I think the common thread in all of my books is big childhood moments, seeing things differently—and seeing things like a kid. My hope for my books is that they make readers slow down, ask them to do some thinking—like evaluating a picture, or lingering on the text—and invite them to stay a bit.

“What are you working on now?”

I have two books coming out in 2021 that are both new storytelling formats for me—a chapter book called Audrey L and Audrey W: Best Friends-ish, illustrated by Jennifer K. Mann, and my first book as both author and illustrator, Circle Under Berry.

Audrey L and Audrey W is about navigating the highest stakes of second grade and finding friends in the middle of it all, especially when someone shares your name and therefore your whole world and identity. I couldn’t have written this book without knowing how kids truly speak and I hope teachers and students find a joyful reflection of life in second grade.

Can you tell us more about your experience writing/illustrating Circle Under Berry?

Because I worked a long time as an illustrator in motion graphics doing work for someone else’s vision, it took a while to shift to my own voice as an illustrator, and to believe that I could do this. Circle Under Berry is a true concept picture book that to me is an exploration of visual literacy which stretches back to my time in the library where I taught kids about reading, interpreting, and creating their own images. Using glue sticks, paint, and paper, I played with shapes and explored how they can transform into something else. Think Hervé Tullet meets Ruth Krauss. It’s both the most complicated and most straightforward book I’ve written.

What are some of the best and hardest parts of writing for kids?
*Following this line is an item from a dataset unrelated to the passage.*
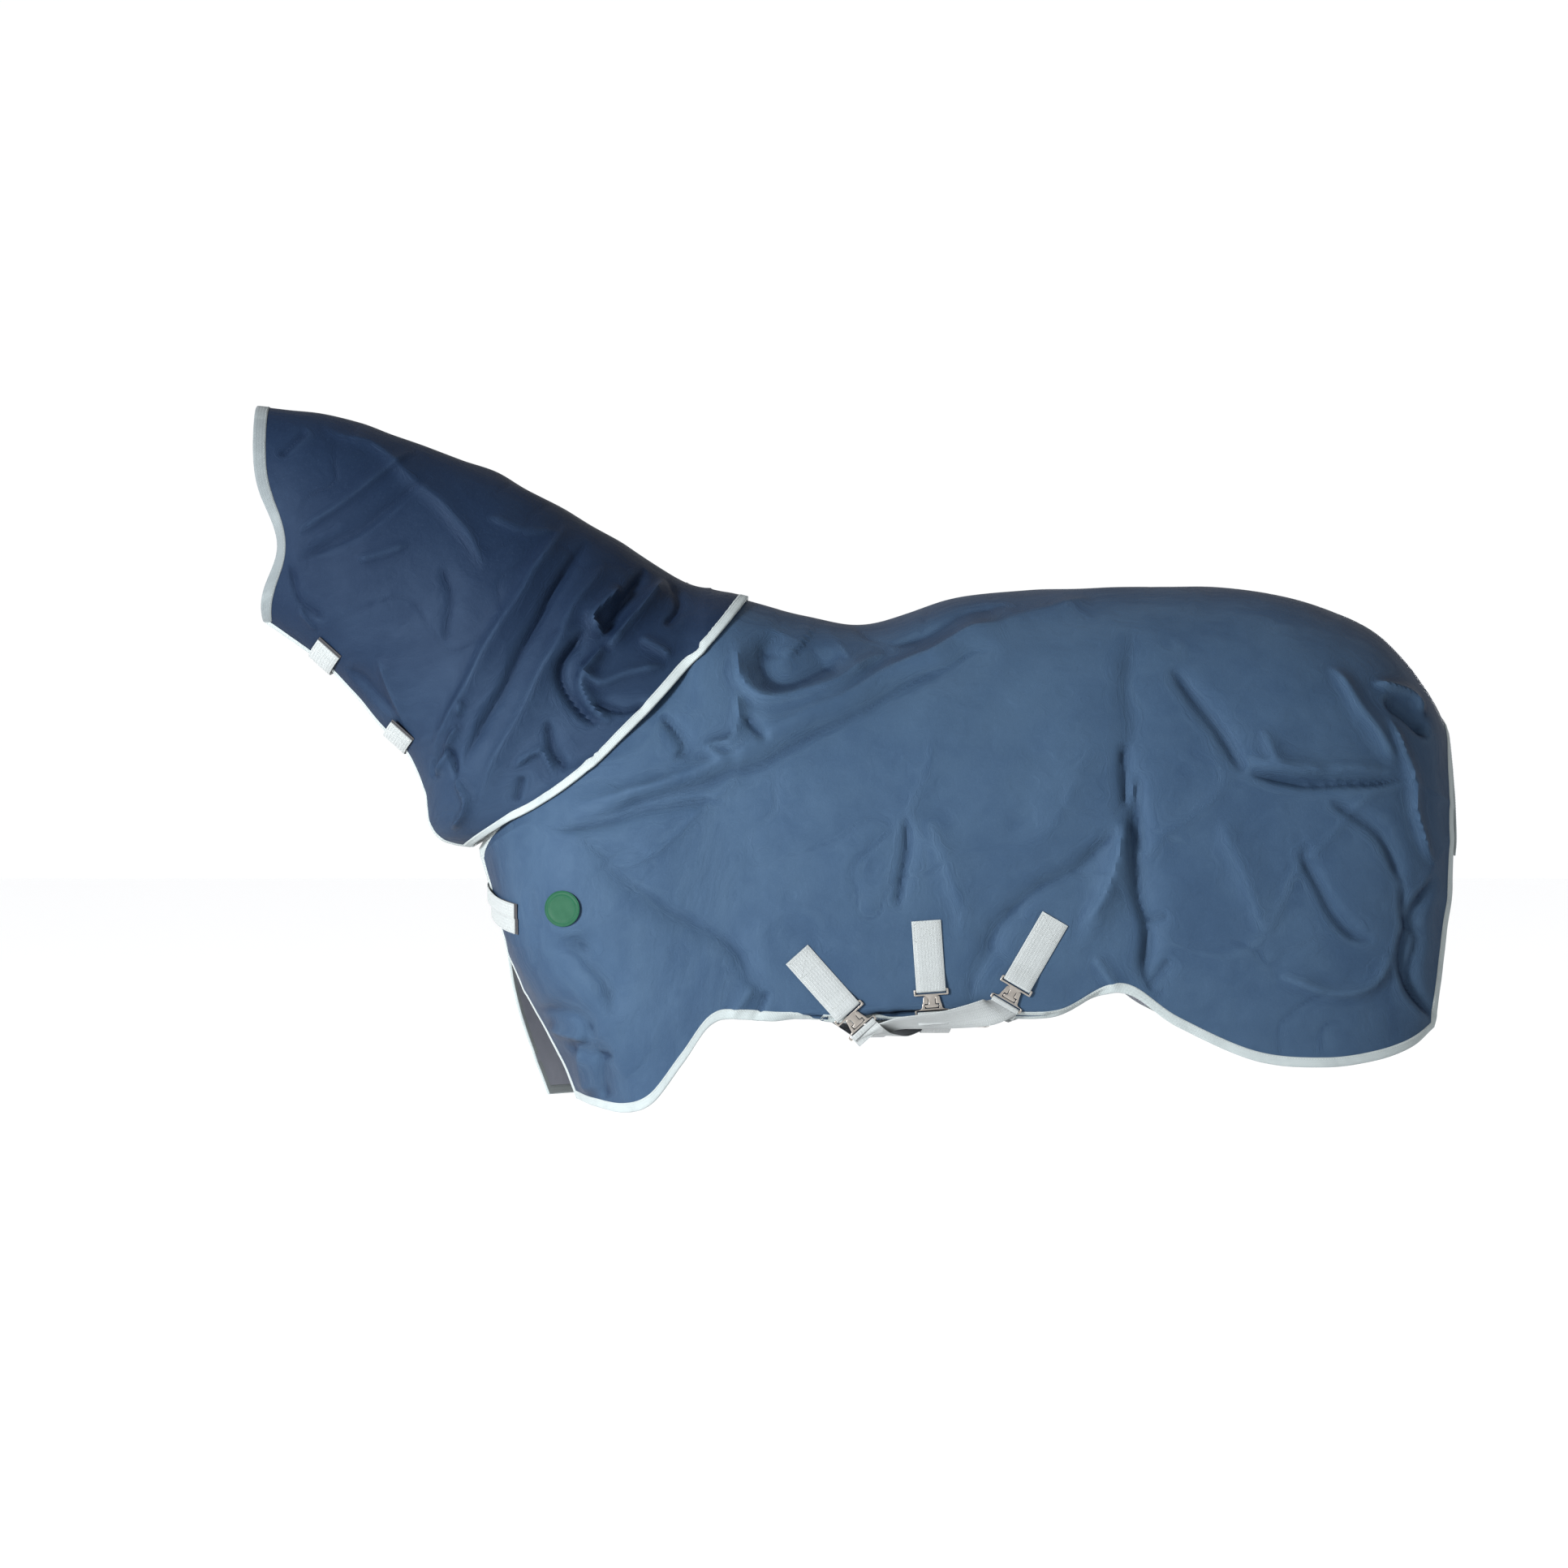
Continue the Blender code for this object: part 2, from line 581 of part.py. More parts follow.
def plate_geometry(frame):
    """A plate with a keyhole that holds the hook's head, and a webbing slot below it."""
    half = FITTING_WIDTH / 2
    neck, head, end = hook_reach()
    window = end + HOOK_CLEARANCE
    slot = window + BAR
    down = (neck + HOOK_CLEARANCE, head - HOOK_CLEARANCE, window, slot, slot + SLOT, slot + SLOT + BAR)
    mouth, inside = NECK_HALF + HOOK_CLEARANCE, HEAD_HALF + HOOK_CLEARANCE
    cross = (-half, -half + BAR, -inside, -mouth, mouth, inside, half - BAR, half)
    chosen = {(0, j) for j in range(7) if j != 3} | {(1, j) for j in (0, 1, 5, 6)}
    chosen |= {(i, j) for i in (2, 4) for j in range(7)} | {(3, 0), (3, 6)}
    return flat_fitting(frame, down, cross, chosen), down[-1]


def fitting_frame(tree, top, bottom):
    """Where a surcingle's fittings lie: their corner point, and the ways down, across and out."""
    down = Vector((bottom[0] - top[0], 0, bottom[1] - top[1])).normalized()
    cross = Vector((-down.z, 0, down.x))
    half = FITTING_WIDTH / 2
    seats = []
    for a in (0, 0.015, 0.030):
        for b in (-half, 0, half):
            x, z = bottom[0] + down.x * a + cross.x * b, bottom[1] + down.z * a + cross.z * b
            seats.append(side_seat(tree, x, z, -1))
    y = min(value for value in seats if value is not None) - METAL_SEAT
    return Vector((bottom[0], y, bottom[1])), down, cross, Vector((0, -1, 0))


def widest_seat(tree, x, z, side, half):
    """The furthest out that the cloth comes across a strap, or None below the hem."""
    seats = [side_seat(tree, x + s * half, z, side) for s in (-1, -0.5, 0, 0.5, 1)]
    known = [abs(value) for value in seats if value is not None]
    return max(known) if known else None


def belly_path(tree, start, down, far_x, layer):
    """Centre line of a belly strap, from the plate under the belly to the far side."""
    depth = -(BELLY_DEPTH * DROP / BASE_DROP + BELLY_LAYER * layer)
    hem = -HEM_CLEAR * DROP / BASE_DROP
    far_top = grade(0, 0, BELLY_TOP)[2]
    half = PATCH_SIDE / 2
    climb = [(z, widest_seat(tree, far_x, z, 1, half)) for z in spread(hem, far_top, 5)]
    far_side = max(y for z, y in climb if y is not None) + STRAP_SEAT + PATCH_SEAT
    near_side = abs(start.y)
    marks = [start, start + down * PLATE_LEAD]
    if start.z - PLATE_LEAD > hem:
        marks.append(start + down * (start.z - hem) / -down.z)
    corner = BELLY_BEND + 0.004 * layer
    rows = [(-near_side + corner * 0.3, depth + corner * 0.3), (-near_side + corner, depth)]
    rows += [(y, depth) for y in spread(-near_side + 3 * corner, far_side - 3 * corner, 5)]
    rows += [(far_side - corner, depth), (far_side - corner * 0.3, depth + corner * 0.3)]
    from_x = marks[-1].x
    for y, z in rows:
        share = (y + near_side) / (far_side + near_side)
        marks.append(Vector((from_x + (far_x - from_x) * share, y, z)))
    for z, y in climb:
        marks.append(Vector((far_x, far_side if y is None else y + STRAP_SEAT + PATCH_SEAT, z)))
    return marks


def belly_ribbon(marks, first_across):
    rows = [np.array(mark) for mark in marks]
    count = 3 * (len(rows) - 1)
    line = [smooth(rows, k * (len(rows) - 1) / count) for k in range(count + 1)]
    left, right, out = [], [], []
    for k, point in enumerate(line):
        along = line[min(k + 1, count)] - line[max(k - 1, 0)]
        normal = np.array((0, along[2], -along[1]))
        normal = np.array((0, -1.0, 0)) if np.linalg.norm(normal) < 1e-6 else -normal
        normal /= np.linalg.norm(normal)
        outward = normal if normal @ (point - (0, 0, -0.4) - (point[0], 0, 0)) > 0 else -normal
        across = np.cross(outward, along)
        if k < 3:
            across = np.array(first_across) * (1 if across @ np.array(first_across) > 0 else -1)
        across *= WEBBING_WIDTH / 2 / np.linalg.norm(across)
        left.append(tuple(point - across))
        right.append(tuple(point + across))
        out.append(tuple(outward))
    return ribbon(left, right, out, WEBBING), line


def add_surcingle(tree, index, name, top, bottom, far_x, materials):
    """A short strap on the left side, its clip and plate, and the belly strap to the right side."""
    top = grade(top[0], 0, top[1])[::2]
    bottom = grade(bottom[0], 0, bottom[1])[::2]
    far_x = grade(far_x, 0, 0)[0]
    frame = fitting_frame(tree, top, bottom)
    origin, down, cross, out = frame
    end = (bottom[0] - down.x * 0.0008, bottom[1] - down.z * 0.0008)
    path = [tuple(np.array(top) + (np.array(end) - top) * t) for t in spread(0, 1, 6)]
    end_y = abs(origin.y) + (METAL - WEBBING) / 2
    strap = side_ribbon(tree, -1, path, WEBBING_WIDTH, STRAP_SEAT, WEBBING, end_y)
    add_object(f"surcingle_strap_{name}", *strap, materials["webbing"])
    pivot = origin + down * BAR / 2 + out * METAL / 2
    add_object(f"surcingle_clip_{name}", *clip_geometry(frame), materials["nickel"], pivot)
    plate, reach = plate_geometry(frame)
    add_object(f"surcingle_plate_{name}", *plate, materials["nickel"])
    start = origin + down * (reach + 0.0006)
    marks = belly_path(tree, start, down, far_x, index)
    solid, line = belly_ribbon(marks, cross)
    add_object(f"belly_strap_{name}", *solid, materials["webbing"])
    add_patch(tree, name, far_x, materials["shell_fabric"])
    add_slide(name, line, materials["nickel"])


def add_patch(tree, name, x, material):
    """The sewn patch that a belly strap's end lies on, on the right side."""
    top = grade(0, 0, BELLY_TOP)[2]
    path = [(x, z) for z in spread(top + PATCH_SIDE / 4, top - PATCH_SIDE / 2, 4)]
    patch = side_ribbon(tree, 1, path, PATCH_SIDE, TAPE_SEAT, PATCH)
    add_object(f"belly_anchor_patch_{name}", *patch, material)


def add_slide(name, line, material):
    """The slide adjuster, a flat frame with a middle bar, under a belly strap's flat run."""
    middle = min(range(len(line)), key=lambda k: abs(line[k][1] - SLIDE_Y))
    at, ahead = Vector(line[middle]), Vector(line[middle + 1] - line[middle]).normalized()
    out = Vector((0, 0, -1))
    cross = ahead.cross(out).normalized()
    origin = at + out * (WEBBING + GAP)
    half, bar, hole = FITTING_WIDTH / 2, BAR, 2 * SLOT
    down = (0, bar, bar + hole, 2 * bar + hole, 2 * bar + 2 * hole, 3 * bar + 2 * hole)
    lines = (-half, -half + bar, half - bar, half)
    chosen = {(i, j) for i in (0, 2, 4) for j in range(3)} | {(i, j) for i in (1, 3) for j in (0, 2)}
    solid = flat_fitting((origin, ahead, cross, out), down, lines, chosen)
    add_object(f"belly_strap_slide_{name}", *solid, material)


def add_closure(tree, frame, wrap, width, names, materials):
    """A strap sewn on the right side, its touch tape on the left and its sewn end's patch."""
    angles = spread(-wrap, wrap, CLOSURE_MARKS)
    strap = wrap_ribbon(tree, *frame, angles, width, CLOSURE_SEAT, WEBBING)
    pivot = (strap[0][-4] + strap[0][-2]) / 2
    tape = wrap_ribbon(tree, *frame, angles[:TAPE_MARKS], width - TAPE_INSET, TAPE_SEAT, TAPE)
    anchor = wrap_ribbon(tree, *frame, angles[-TAPE_MARKS:], width - TAPE_INSET, TAPE_SEAT, TAPE)
    add_object(names[0], *strap, materials["webbing"], pivot)
    add_object(names[1], *tape, materials["touch_tape"])
    add_object(names[2], *anchor, materials["shell_fabric"])


def add_chest_closures(tree, materials):
    for name, height in CHEST_CLOSURES:
        frame = (grade(CHEST_CENTRE, 0, height), (-1, 0, 0), (0, 1, 0), (0, 0, 1))
        names = (f"chest_strap_{name}", f"chest_tape_{name}", f"chest_strap_anchor_{name}")
        add_closure(tree, frame, CHEST_WRAP, CLOSURE_WIDTH, names, materials)


def add_neck_closures(tree, materials):
    along = (math.cos(THROAT_SLOPE), 0, -math.sin(THROAT_SLOPE))
    ahead = (-math.sin(THROAT_SLOPE), 0, -math.cos(THROAT_SLOPE))
    for name, (x, z) in NECK_CLOSURES:
        throat = grade_neck(x, z, -x / BASE_NECK_LENGTH)
        frame = (Vector(throat) - Vector(ahead) * THROAT_INSET, ahead, (0, 1, 0), along)
        names = (f"neck_strap_{name}", f"neck_strap_tape_{name}", f"neck_strap_anchor_{name}")
        add_closure(tree, frame, NECK_WRAP, WEBBING_WIDTH, names, materials)


def add_withers_tabs(tree, materials):
    """Touch tape under the neck cover's rear hem that holds it to the body of the rug."""
    frame = ((TAB_X, 0, -TAB_DEPTH * DROP / BASE_DROP), (0, 0, 1), (0, 1, 0), (1, 0, 0))
    for side, hand in ((-1, "left"), (1, "right")):
        angles = spread(side * TAB_START, side * TAB_END, 4)
        loop = wrap_ribbon(tree, *frame, angles, TAB_WIDTH, TAPE_SEAT, TAPE)
        hook = wrap_ribbon(tree, *frame, angles, TAB_WIDTH, TAPE_SEAT + TAPE + GAP, TAPE)
        add_object(f"withers_loop_tape_{hand}", *loop, materials["touch_tape"])
        add_object(f"withers_hook_tape_{hand}", *hook, materials["touch_tape"])


def tail_surface():
    """The flap hangs from the arch of the rear edge at the dock."""
    rows = rib_rows()
    last = len(RIBS) - 1
    dock = body_point(rows, last, 0)
    wide = rows[last][4:7]

    def surface(u, v):
        y = TAIL_FLAP_HALF * HALF_WIDTH / BASE_WIDTH * (2 * u - 1) * (1 + 0.25 * v)
        arch = (dock[2] - wide[2]) * (1 - math.sqrt(1 - min(abs(y) / wide[1], 0.9) ** 2)) * (1 - v)
        out = 0.012 * math.sin(math.pi * v * 0.6) - 0.10 * y * y / wide[1]
        x = dock[0] + 0.0042 + SHELL + out
        return np.array((x, y, dock[2] - 0.0005 - arch - TAIL_FLAP_LENGTH * v))

    return surface


def add_tail_flap(materials):
    surface = tail_surface()
    columns, rows = 8, 7
    width = TAIL_FLAP_HALF * 2 * 1.1
    trim = BINDING_WIDTH * 0.75
    marks_u = edge_lines(columns, trim / width, trim / width)
    marks_v = edge_lines(rows, 0, trim / TAIL_FLAP_LENGTH)
    points = [[surface(u, v) for v in marks_v] for u in marks_u]
    last_u, last_v = len(marks_u) - 2, len(marks_v) - 2
    cells = [(i, j) for i in range(last_u + 1) for j in range(last_v + 1)]
    edge = [c for c in cells if c[0] in (0, last_u) or c[1] == last_v]
    gap = [c for c in cells if c[0] in (1, last_u - 1) or c[1] == last_v - 1]
    panel = [c for c in cells if c not in edge and c not in gap]
    pivot = Vector(surface(0.5, 0)) - Vector((SHELL, 0, 0))
    add_object("tail_flap", *tail_slab(points, panel, 0, SHELL), materials["shell_fabric"], pivot)
    trim_slab = tail_slab(points, edge, BINDING_PROUD, SHELL)
    add_object("tail_flap_binding", *trim_slab, materials["binding_fabric"], pivot)


def tail_slab(points, chosen, out, depth):
    """A closed slab of the tail flap's cells, whose thickness runs along X."""
    return closed_cells(set(chosen), lambda i, j, low: points[i][j] + (-depth if low else out, 0, 0))


def main():
    clear_scene()
    materials = make_materials()
    body = body_sheet()
    names = ("{}_side_panel", "{}_side_lining", "{}_edge_binding")
    body_outer = add_layers(body, body_cells(body), names, materials)
    body_tree = tree_of(body_outer)
    neck = neck_sheet(body_tree)
    names = ("neck_cover_{}_panel", "neck_cover_{}_lining", "neck_cover_{}_binding")
    neck_outer = add_layers(neck, neck_cells(neck), names, materials)
    neck_tree = tree_of(neck_outer)
    add_badge(body_tree, materials["badge_rubber"])
    for index, (name, top, bottom, far_x) in enumerate(SURCINGLES):
        add_surcingle(body_tree, index, name, top, bottom, far_x, materials)
    add_chest_closures(body_tree, materials)
    add_neck_closures(neck_tree, materials)
    add_withers_tabs(body_tree, materials)
    add_tail_flap(materials)


main()
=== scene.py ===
# Turnout rug with a neck cover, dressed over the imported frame.
# +X runs towards the tail, +Z up, and the rug's left side is at -Y. Sizes are in metres.
import math

import bmesh
import bpy
import numpy as np
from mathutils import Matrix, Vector
from mathutils.bvhtree import BVHTree


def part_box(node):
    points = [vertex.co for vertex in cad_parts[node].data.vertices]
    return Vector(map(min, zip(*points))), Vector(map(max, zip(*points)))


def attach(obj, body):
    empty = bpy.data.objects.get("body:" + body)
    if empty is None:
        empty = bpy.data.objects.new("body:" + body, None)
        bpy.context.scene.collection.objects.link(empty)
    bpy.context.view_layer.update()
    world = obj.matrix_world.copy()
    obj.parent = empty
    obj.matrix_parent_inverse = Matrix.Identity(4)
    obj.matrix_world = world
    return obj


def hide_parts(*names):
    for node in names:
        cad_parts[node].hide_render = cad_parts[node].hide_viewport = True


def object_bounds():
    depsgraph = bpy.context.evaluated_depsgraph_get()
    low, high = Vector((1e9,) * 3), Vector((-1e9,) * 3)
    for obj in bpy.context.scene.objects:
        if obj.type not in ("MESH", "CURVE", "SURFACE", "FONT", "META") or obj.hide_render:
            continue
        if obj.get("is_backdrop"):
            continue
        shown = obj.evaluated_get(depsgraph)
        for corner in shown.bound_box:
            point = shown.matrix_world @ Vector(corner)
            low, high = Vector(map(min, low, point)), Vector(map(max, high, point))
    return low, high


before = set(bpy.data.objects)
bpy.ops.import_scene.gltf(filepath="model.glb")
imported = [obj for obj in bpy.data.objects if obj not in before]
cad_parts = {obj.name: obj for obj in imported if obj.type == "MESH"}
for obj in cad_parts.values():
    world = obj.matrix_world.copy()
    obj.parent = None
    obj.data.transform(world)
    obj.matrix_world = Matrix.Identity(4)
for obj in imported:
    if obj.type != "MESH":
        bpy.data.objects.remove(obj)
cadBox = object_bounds()
print("frame loaded")


# ---- camera, floor and studio light

studio = {
    "cameraPlace": (0.0783, -7.0, -0.3176),
    "lens": 90,
    "floorHeight": -1.573,
    "floorSide": 90,
    "floorColour": (0.97, 0.97, 0.97),
    "worldColour": (0.985, 0.99, 1.0),
    "worldStrength": 1.02,
    # place, aim, side, watts
    "lamps": {
        "keyLamp": ((-5.8, -5.6, 1.0), (0.1, 0, -0.35), 1.8, 2700),
        "fillLamp": ((4.6, -5.6, 0.2), (0.3, 0, -0.35), 3.0, 120),
        "backLamp": ((2.4, 6.8, -0.35), (0.1, 0, -0.35), 2.4, 500),
    },
}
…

Sure, I enjoy writing my books, seeing them out in the world, and hoping that might change lives. But the best part of writing for kids is connecting with kids like Katerina. The hardest part is how intimidating it is to connect with kids on the page and not getting it right—because getting it right matters. I am trying to create something that I hope someone will love. It doesn’t have to be millions of readers; it could be just one. And that would be okay.

Some say, ‘Once a librarian always a librarian.’ Do you still find your way into school libraries offering author visits, library programs, etc.?

Yes, I do! I love visiting schools—they are like going home for me and a real joy. When I am able to visit schools, I tell the kids that they are my “coworkers” because we have the same job every day—writing and illustrating and working hard on our stories.

Now, with the pandemic, I’ve been doing virtual art classes with kids. My goal is to offer something of value. But I can’t wait to get back into schools.

How has the pandemic affected your writing?

Some days it is hard to be hopeful, and to create something that is hopeful. But it’s helpful that I already have projects in motion. Right now, I am working on a story that is musical, and just right for storytimes. I am drawn to happy projects these days.

Any advice for teachers and librarians who might want to write, too?

Teachers and librarians have a front-row seat to see how kids talk, and act, and how they react to the books they are reading to them. So I’d suggest studying what is working or what they find successful in the books they are sharing in their classrooms or libraries to write their own stories. It’s like reverse engineering!

I would also tell them to do what I do—follow your heart. Write something that you love, don’t chase a formula, structure or trend. And, then plant the story where kids reside—in the universality of childhood— and you just might have something.